Even the most well-behaved classes can act up on occasion, requiring educators to employ behavior management techniques in order to reassert their authority and facilitate learning.

If you’re new to teaching or would simply like to brush up on your ability to deal with mischievous students, take a look at our helpful behavior management tips below:

1. Establish good behavior rituals

Ensuring that students are able to enter your classroom in a calm and orderly fashion is one of the first steps towards good behavior management.

During your first lesson of the year, tell students that you expect them to file into class quietly with all of their necessary learning materials in hand. At the same time, make sure that you greet them with a smile. This shows a firm kindness and will encourage kids to listen to you, keeping disruption to a minimum.

If you need help establishing your own set of classroom rituals, this article may prove useful.

2. Don’t be afraid to repeat yourself

Sometimes, you may find yourself getting tired of reprimanding the same kids over and over again. It may take a while to get non-compliant students to listen to you, but perseverance is key. Repeat yourself enough times, and students will quickly start to prefer sticking to the rules over being reprimanded. Of course, if constant reminders do not seem to have any effect on a student’s bad behavior, you will need to look into further options such as sending them to the principal’s office.

3. Pick up on ‘low-level’ misdemeanors to prevent bad behavior from worsening

The best way to prevent a classroom riot is to stop bad behavior in its tracks. This means addressing minor rule infractions from the outset.

These could include:
  • Keeping hands in pockets.
  • Turning around to talk to classmates.
  • Putting heads on desks.
  • Flicking stationery around the room.
  • Staring out of the window during lessons.
  • Failing to listen to instructions.

When kids are well aware of expectations from their first lesson, you will find behavior management relatively easy throughout the rest of the year.

4. Try not to say ‘please’

Rather than saying ‘please’ when asking students to do something, say ‘thank you’. This will remind them that you are in charge and will seem more like a command than a request.

5. Try pausing when you spot a misdemeanor

Students that start chatting with their friends in the middle of a lesson will quickly stop when they realize that the teacher has stopped talking. Your silence will shift everyone’s attention straight to the rule-breakers and will remind students of who is in charge. To find out more reasons why pauses can be so powerful in the classroom, take a look at this great article.

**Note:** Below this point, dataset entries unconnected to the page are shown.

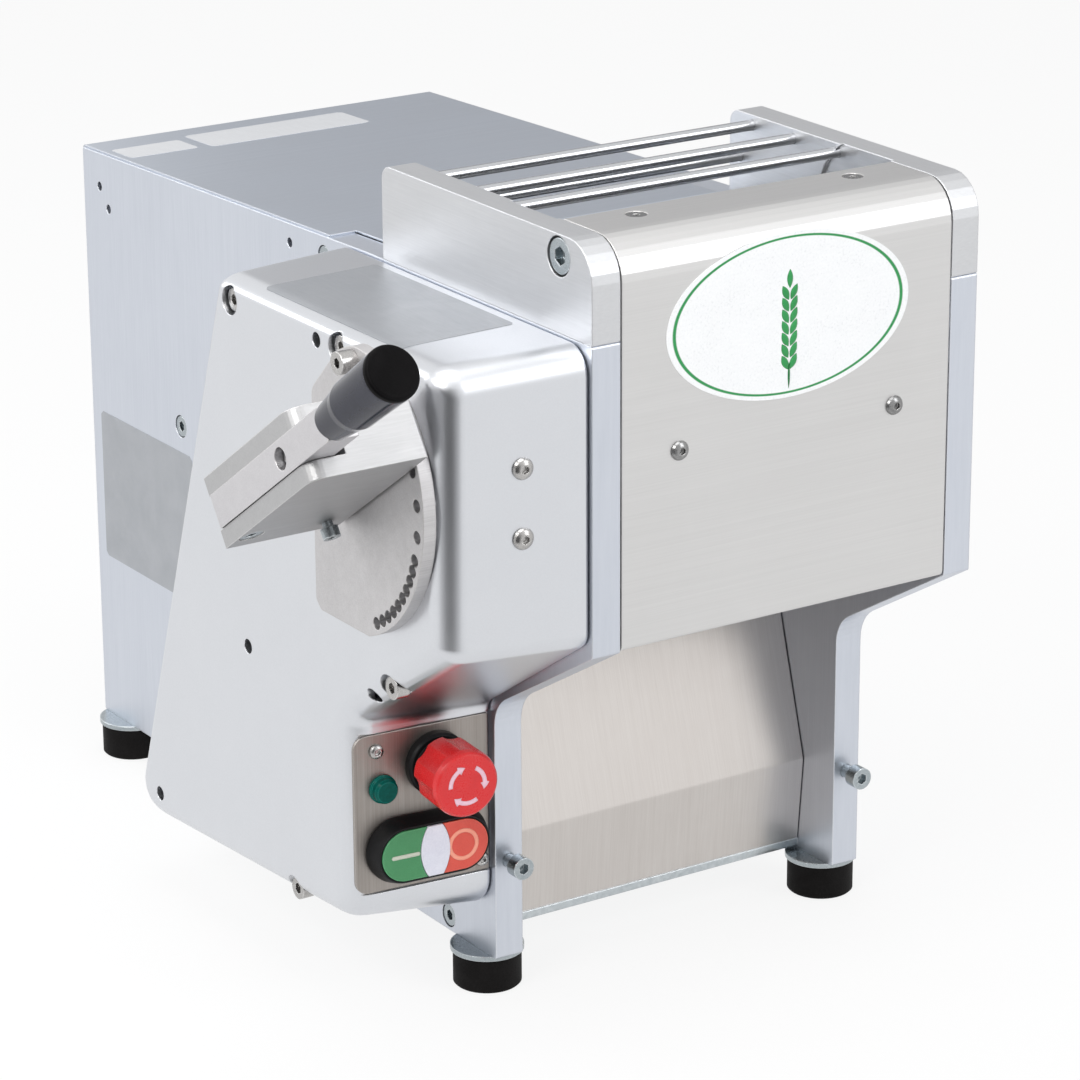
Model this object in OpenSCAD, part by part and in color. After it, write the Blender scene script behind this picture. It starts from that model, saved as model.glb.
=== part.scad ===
// Table-top electric dough sheeter: two aluminium side plates carry a pair of
// rollers, a cast gear cover with the thickness lever and the switch panel on
// the left, a worm gear motor behind, a rod guard on top and an exit chute.
// Working axes: X runs along the rollers from the outer face of the left plate,
// Y runs back from the front edge of the plates, Z is up from the table.

/* [Rollers] */
// Length of the roller faces
roll_len = 216; // [180:1:260]
// Radius of both rollers
roll_r = 30; // [26:0.5:31]
// Space between a roller face and the side plate
roll_end_gap = 3; // [2.6:0.1:5]
// Widest sheet, lever at rest
gap_open = 6.43; // [5:0.01:8]
// Offset of the front roller from the lever axis
throw_r = 4; // [3:0.1:4.5]
// Radius of the offset middle part of the axle
axle_r = 13.5; // [13:0.1:14.5]
// Radius of the axle ends
axle_end_r = 9; // [7:0.1:9.4]
// Running clearance on a radius
run_c = 0.06; // [0.03:0.01:0.1]

/* [Side plates] */
// Thickness of the side plates and guard plates
plate_t = 18; // [14:0.5:24]
// Front to back length of the side plates
plate_len = 576; // [540:1:640]
// Height of the top edge of the side plates
plate_top = 414; // [408:1:440]
// Fall of the top edge towards the rear
rear_drop = 10; // [0:0.5:16]
// Height of the lower edge of the side plates
plate_low = 24; // [20:1:30]
// Height of the nose above the legs
nose_z = 239; // [228:1:250]
// Distance of the leg behind the nose
leg_y = 99; // [85:1:110]
// Slope of the edge under the nose
nose_slope = 30.5; // [24:0.5:34]
// Fillet between nose and leg
leg_fillet = 24; // [10:1:30]
// Radius of the bearing seats
bearing_r = 21; // [19:0.5:24]
// Width of the bearings
bearing_w = 12; // [8:1:14]

/* [Axes] */
// Lever axis, from the front
lever_y = 100; // [96:0.5:106]
// Lever axis, from the table
lever_z = 329.7; // [322:0.1:336]

/* [Gears] */
// Module of all gears
gear_m = 4; // [3.9:0.05:4.1]
// Teeth on the roller gears and the drive gear
teeth_roll = 15; // [15:1:15]
// Teeth on the idler
teeth_idler = 18; // [16:1:20]
// Tooth height above the pitch circle, in modules
tooth_add = 1.13; // [1.0:0.01:1.15]
// Slack between the teeth at the pitch circle
backlash = 1.2; // [0.8:0.1:1.8]
// Face width of the gears
gear_w = 18; // [12:1:24]
// Space between side plate and gears
gear_gap = 12; // [8:1:16]
// Direction from the rear roller to the idler
idler_dir = -50; // [-60:1:-40]
// Direction from the idler to the drive gear
drive_dir = -62; // [-70:1:-50]

/* [Gear cover] */
// Depth of the cast gear cover
cover_d = 88; // [80:1:110]
// Wall of the casting
cover_wall = 6; // [4:0.5:8]
// How far the walls lean in over that depth
cover_draft = 8; // [4:0.5:9]
// Radius of its outer edges
cover_edge_r = 15; // [8:1:16]
// Space between the casting and the front edge of the plates
cover_inset = 2; // [1:0.5:6]
// Lower front face of the casting, at the plate
panel_y = 104; // [100:1:108]

/* [Index plate and lever] */
// Radius of the index plate
index_r = 84.5; // [80:0.5:88]
// Thickness of the index plate
index_t = 8; // [6:0.5:10]
// Radius of the circle of index holes
index_hole_r = 78.4; // [72:0.1:80]
// Radius of an index hole
hole_r = 3.6; // [3:0.1:4]
// Lever angle above level at rest
lever_up = 34.5; // [30:0.5:40]
// Space between index plate and lever block
lever_gap = 2.5; // [1:0.1:4]
// Height of the lever block, outwards
fork_h = 70; // [60:1:80]
// Width of the lever block
fork_w = 40; // [36:0.5:44]
// Length of the lever block ahead of the axis
fork_len = 101; // [94:1:110]
// Length of the lever block behind the axis
fork_back = 12; // [11:0.5:16]
// Width of the slot for the lock bar
slot_w = 19.5; // [16:0.1:22]
// Depth of that slot
slot_d = 24; // [22:0.5:30]
// Side clearance of the lock bar in its slot
bar_c = 0.35; // [0.3:0.05:0.6]
// Thickness of the lock bar
bar_t = 18; // [14:0.5:18]
// Reach of the lock bar from the lever axis
bar_len = 132; // [125:1:145]
// Length of the grip
grip_len = 70; // [60:1:90]
// Radius of the grip at its end
grip_r = 15; // [12:0.5:17]
// Radius of the index pin
pin_r = 3.5; // [3:0.1:3.5]

/* [Guard] */
// Height of the guard plates above the side plates
guard_h = 54.8; // [48:0.1:70]
// Length of the guard plates
guard_len = 211; // [205:1:220]
// Front top radius of the guard plates
guard_r = 22; // [12:1:26]
// Radius of the guard rods
rod_r = 3.25; // [2.5:0.05:4]
// Spacing of the guard rods
rod_step = 40; // [36:1:42]
// Depth of the rod ends in the guard plates
rod_seat = 10; // [6:1:12]

/* [Sheet metal] */
// Thickness of the sheet covers
sheet_t = 1.5; // [1:0.1:2]
// Space between the front cover and the plates
cover_c = 1; // [0.5:0.1:2]
// Depth of the top flange of the front cover
flange_y = 55; // [54:1:60]
// Space between the guard plates and the front edge of the top cover
table_gap = 10; // [8:1:15]
// Length of the narrow front part of the top cover
lip_len = 51; // [41:1:69]

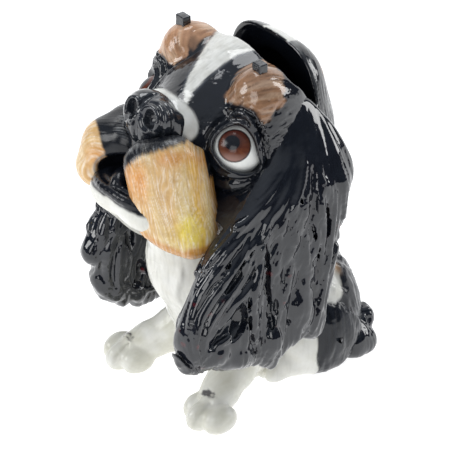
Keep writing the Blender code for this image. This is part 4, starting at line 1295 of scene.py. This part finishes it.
# ================================================================== LEGS
def legs():
    for s, side in ((1, "left"), (-1, "right")):
        c = Clay((min(4 * s, 46 * s), -15, -4), (max(4 * s, 46 * s), 46, 40), 0.5)
        ch = [(17, 30, 24, 12.5), (21, 22, 17, 10.5), (27, 10, 11.5, 8.4), (30, 3, 9, 7.4)]
        for a, b in zip(ch[:-1], ch[1:]):
            c.add(d_seg((a[0] * s, a[1], a[2]), (b[0] * s, b[1], b[2]), a[3], b[3]), 3)
        px = 31.4
        for dx, dy, r in ((-7.3, 1.0, (5.8, 8.8, 6.9)), (0, -1.4, (6.2, 10.4, 7.7)), (7.3, 1.0, (5.8, 8.8, 6.9))):
            c.add(d_ball(((px + dx) * s, dy, 5.6), r), 1.2)
        for dx in (-3.8, 3.8):
            c.cut(d_seg(((px + dx) * s, -12, 2.0), ((px + dx * 1.02) * s, -8.0, 9.5), 0.5, 0.5), 1.8)
            c.cut(d_seg(((px + dx * 1.02) * s, -8.0, 9.5), ((px + dx * 0.8) * s, -1.0, 13.2), 0.5, 0.35), 1.8)
        ground(c, 1.4)
        v, q = nets(c)
        v, q = largest(v, q)
        v = relax(v, q, 2)
        v[:, 2] = np.maximum(v[:, 2], 0.0)
        n = normals(v, q)
        cz = 14.6 if s > 0 else 14.0
        spot = np.linalg.norm((v - np.array([30.2 * s, 1.0, cz])) / np.array([3.6, 2.2, 2.6]), axis=1)
        sp = 1 - sstep(0.75, 1.15, spot + 0.35 * noise(v[:, 0] / 1.2, v[:, 1] / 1.2, v[:, 2] / 1.2, 6))
        u = np.arctan2(v[:, 0] - 24 * s, v[:, 2] - 8) * 9
        g = strokes(u, v[:, 1], 1.5, 8, 15, 0.6)
        tone = mixc(np.tile(CREAM, (len(v), 1)), CREAM * np.array([0.86, 0.855, 0.79]), np.clip(0.5 + 0.5 * noise(v[:, 0] / 6, v[:, 1] / 6, v[:, 2] / 6, 9) + 0.3 * g, 0, 1))
        tone = mixc(tone, np.array([0.05, 0.045, 0.055]), sp * 0.9)
        h = (0.10 * noise(v[:, 0] / 1.6, v[:, 1] / 3, v[:, 2] / 2.0, 5) - 0.12 * g) * sstep(0.3, 2, v[:, 2])
        make(side + "_foreleg", v + n * h[:, None], q, [side + "_front_leg"], M_WHITE, tone)

        c = Clay((min(4 * s, 42 * s), 34, -4), (max(4 * s, 42 * s), 100, 50), 0.58)
        c.add(d_ball((25 * s, 70, 21), (11.6, 20.6, 20.6)), 3)
        c.add(d_ball((20.5 * s, 58, 8), (8.5, 14, 9)), 3)
        c.add(d_ball((22 * s, 71.5, 7), (11.5, 17.5, 9.5)), 3)
        for dx in (-4.6, 0, 4.6):
            c.add(d_ball(((17 + dx) * s, 47 - 0.5 * abs(dx) + dx * 0.6, 5.0), (3.9, 7.5, 6.2)), 1.4)
        base = Clay.__new__(Clay)
        base.lo, base.h, base.n, base.ax, base.f = c.lo, c.h, c.n, c.ax, c.f.copy()
        rng = np.random.RandomState(15 if s > 0 else 16)
        for i in range(20):
            y0, y1 = rng.uniform(64, 76), 62 + 30 * (i + 0.5) / 20
            w = np.linspace(0, 1, 12)
            z0, z1 = rng.uniform(30, 42), rng.uniform(1.5, 12)
            y = y0 + (y1 - y0) * w ** 0.7 + 0.8 * np.sin(5 * w + i)
            P = np.stack([np.full(12, 44.0 * s), y, z0 + (z1 - z0) * w], 1)
            lay(c, P, (s, 0, 0), rng.uniform(1.6, 3.0), rng.uniform(0.0, 0.9), f0=base)
        ground(c, 1.4)
        v, q = nets(c)
        v, q = largest(v, q)
        v = relax(v, q, 2)
        v[:, 2] = np.maximum(v[:, 2], 0.0)
        n = normals(v, q)
        g1 = strokes(v[:, 1], v[:, 2], 1.9, 12, 51, 0.8)
        st = noise(v[:, 1] / 1.6, v[:, 2] / 10, 0, 53)
        blk = sstep(59.3, 60.1, v[:, 1] + 0.25 * st - 2.8 * (1 - sstep(2, 17, v[:, 2])))
        tone = mixc(np.tile(CREAM, (len(v), 1)), CREAM * 0.84, np.clip(g1 * 0.4, 0, 1))
        tone = mixc(tone, mixc(np.tile(BLACK, (len(v), 1)), SOFTBLACK, np.clip(0.5 + 0.5 * st, 0, 1)), blk)
        h = -0.34 * g1 * (0.25 + 0.75 * blk) * sstep(0.3, 2.5, v[:, 2])
        make(side + "_haunch", v + n * h[:, None], q, [side + "_hind_leg"], M_WHITE, tone)


def tail():
    c = Clay((-4, 70, -4), (44, 114, 38), 0.55)
    ch = [(12, 87, 12, 10), (19, 89, 9, 10), (24, 89, 7, 9)]
    for a, b in zip(ch[:-1], ch[1:]):
        c.add(d_seg(a[:3], b[:3], a[3], b[3]), 3)
    c.add(d_ball((20.0, 98.0, 14.8), (5.6, 5.2, 6.2)), 2)
    c.add(d_ball((24.6, 93.9, 5.5), (7.7, 7.1, 6.5)), 2)
    base = Clay.__new__(Clay)
    base.lo, base.h, base.n, base.ax, base.f = c.lo, c.h, c.n, c.ax, c.f.copy()
    rng = np.random.RandomState(9)
    for i in range(20):
        a0 = -75 + 185 * (i + 0.5) / 20
        w = np.linspace(0, 1, 11)
        an = np.radians(a0 + 14 * w + 4 * np.sin(5 * w + i))
        z = rng.uniform(18, 27) * (1 - w) + rng.uniform(1, 6) * w
        d = np.stack([np.sin(an), np.cos(an), 0 * an], 1)
        z = z * 0.8
        P = np.stack([21 + 24 * np.sin(an), 90 + 24 * np.cos(an), z], 1)
        lay(c, P, d, rng.uniform(1.2, 2.2), rng.uniform(0.0, 0.5), f0=base)
    ground(c, 1.4)
    v, q = nets(c)
    v, q = largest(v, q)
    v = relax(v, q, 2)
    v[:, 2] = np.maximum(v[:, 2], 0.0)
    n = normals(v, q)
    u = np.arctan2(v[:, 0] - 22, v[:, 1] - 88) * 11
    g1 = strokes(u, v[:, 2], 1.9, 11, 61, 0.8)
    tone = mixc(np.tile(BLACK, (len(v), 1)), SOFTBLACK, np.clip(0.5 + 0.5 * noise(u / 1.5, v[:, 2] / 9, 0, 62), 0, 1))
    make("tail_fur", v - n * (0.34 * g1 * sstep(0.3, 2.5, v[:, 2]))[:, None], q, ["tail"], M_BLACK, tone)


def pegs():
    for s, side in ((1, "left"), (-1, "right")):
        c = Clay((28 * s - 6, 26, 164), (28 * s + 6, 36, 178), 0.22)

        def stud(X, Y, Z, s=s):
            x, y, z = np.abs(X - 28 * s) - 2.5, np.abs(Y - 31) - 1.75, np.abs(Z - 171) - 3.1
            out = np.sqrt(np.maximum(x, 0) ** 2 + np.maximum(y, 0) ** 2 + np.maximum(z, 0) ** 2)
            return out + np.minimum(np.maximum(x, np.maximum(y, z)), 0) - 0.45
        c.add((stud, (28 * s - 4, 27, 166), (28 * s + 4, 35, 176)), 0)
        v, q = nets(c)
        v = relax(v, q, 2)
        n = normals(v, q)
        # the tops of the studs, where the surface faces up, are painted lighter grey: painted highlight
        tone = mixc(np.tile(BLACK * 1.2, (len(v), 1)), np.array([0.10, 0.11, 0.12]), sstep(0.6, 0.9, n[:, 2]) * (0.5 + 0.5 * noise(v[:, 0], v[:, 1], 0, 3)))
        h = 0.06 * noise(v[:, 0] / 0.9, v[:, 1] / 0.9, v[:, 2] / 0.9, 4)
        make(side + "_stud", v + n * h[:, None], q, [side + "_peg"], M_NOSE, tone)


head()
eyes()
nose()
flews()
jaw()
ears()
torso()
legs()
tail()
pegs()

# ------------------------------------------------------------------ stage, light, camera
me = bpy.data.meshes.new("floor")
S, B, R = 3.0, 2.2, 0.6
prof = [(-S, 0.0), (B, 0.0)] + [(B + R * math.sin(a), R - R * math.cos(a)) for a in np.linspace(0.1, math.pi / 2, 14)] + [(B + R, 3.0)]
vv = [(x, y, z) for y, z in prof for x in (-S, S)]
me.from_pydata(vv, [], [(2 * i, 2 * i + 1, 2 * i + 3, 2 * i + 2) for i in range(len(prof) - 1)])
me.shade_smooth()
floor = bpy.data.objects.new("floor", me)
bpy.context.scene.collection.objects.link(floor)
fm = bpy.data.materials.new("floor_paper")
fm.use_nodes = True
fb = fm.node_tree.nodes["Principled BSDF"]
fb.inputs["Base Color"].default_value = (0.42, 0.42, 0.42, 1)
fb.inputs["Roughness"].default_value = 0.7
fb.inputs["Specular IOR Level"].default_value = 0.1
fb.inputs["Emission Color"].default_value = (1.0, 1.0, 1.0, 1)
fb.inputs["Emission Strength"].default_value = 0.95
me.materials.append(fm)
floor.rotation_euler = (0, 0, math.radians(53 + 0))
floor.location = (0, 0, -0.0002)

w = bpy.data.worlds.new("studio")
bpy.context.scene.world = w
w.use_nodes = True
wn, wl = w.node_tree.nodes, w.node_tree.links
bg = wn["Background"]
wt = wn.new("ShaderNodeTexCoord")
ws = wn.new("ShaderNodeSeparateXYZ")
wl.new(wt.outputs["Generated"], ws.inputs[0])
wr = wn.new("ShaderNodeValToRGB")                     # a dim room that brightens overhead
wr.color_ramp.elements[0].position = 0.0
wr.color_ramp.elements[0].color = (0.05, 0.052, 0.065, 1)
wr.color_ramp.elements[1].position = 0.85
wr.color_ramp.elements[1].color = (0.46, 0.50, 0.56, 1)
mid = wr.color_ramp.elements.new(0.40)
mid.color = (0.075, 0.088, 0.11, 1)
wl.new(ws.outputs["Z"], wr.inputs["Fac"])
wl.new(wr.outputs["Color"], bg.inputs["Color"])
bg.inputs["Strength"].default_value = 0.85
bpy.context.scene.view_settings.view_transform = "Standard"


def light(name, pos, size, power, look=(0, 0, 0.08), size_y=None, col=(1, 1, 1)):
    ld = bpy.data.lights.new(name, "AREA")
    ld.shape = "RECTANGLE"
    ld.size = size
    ld.size_y = size_y or size
    ld.energy = power
    ld.color = col
    lo = bpy.data.objects.new(name, ld)
    bpy.context.scene.collection.objects.link(lo)
    lo.location = pos
    lo.rotation_euler = (Vector(look) - Vector(pos)).to_track_quat("-Z", "Y").to_euler()
    return lo


rt, bk = RIGHT, np.array([BACK[0], BACK[1], 0]) / math.hypot(BACK[0], BACK[1])


def place(r, b, z):
    """Metres to the camera's right, towards the camera, and up."""
    p = rt * r + bk * b
    return (float(p[0]), float(p[1]), z)


light("top_box", place(-0.05, -0.50, 1.30), 0.62, 5.6, col=(0.97, 0.985, 1.0))
light("left_box", place(-1.15, 0.22, 0.66), 0.60, 6.6)
light("right_box", place(1.15, -0.30, 0.60), 0.42, 6.6, size_y=0.80)
light("front_box", place(-0.50, 1.25, 0.62), 0.75, 5.0)

cam_data = bpy.data.cameras.new("camera")
cam = bpy.data.objects.new("camera", cam_data)
bpy.context.scene.collection.objects.link(cam)
M = Matrix((Vector(RIGHT), Vector(UP), Vector(BACK))).transposed().to_4x4()
M.translation = Vector(row(TARGET + BACK * DIST))
cam.matrix_world = M
cam_data.sensor_width = 36.0
cam_data.lens = 280.0
cam_data.clip_start = 0.05
cam_data.clip_end = 30.0
bpy.context.scene.camera = cam

print("PIECES", PIECES, sum(p[1] for p in PIECES))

6. Give students an appropriate amount of responsibility for their behavior

Rather than simply disciplining students, it is important to help them understand what they have done wrong and allow them to grow from their mistakes. When a student does something wrong, ask them to reflect on their behavior and to discuss how they will prevent anything similar from happening again in the future.

This will show them that you care about their thoughts and feelings and are not simply a disciplinarian.

7. Call home if necessary

If a student starts to act up on a regular basis, it is important that you get to the root of the problem. Make sure to call home to ascertain whether there are any family issues going on that might be causing behavioral issues, working with parents to come up with a plan of action.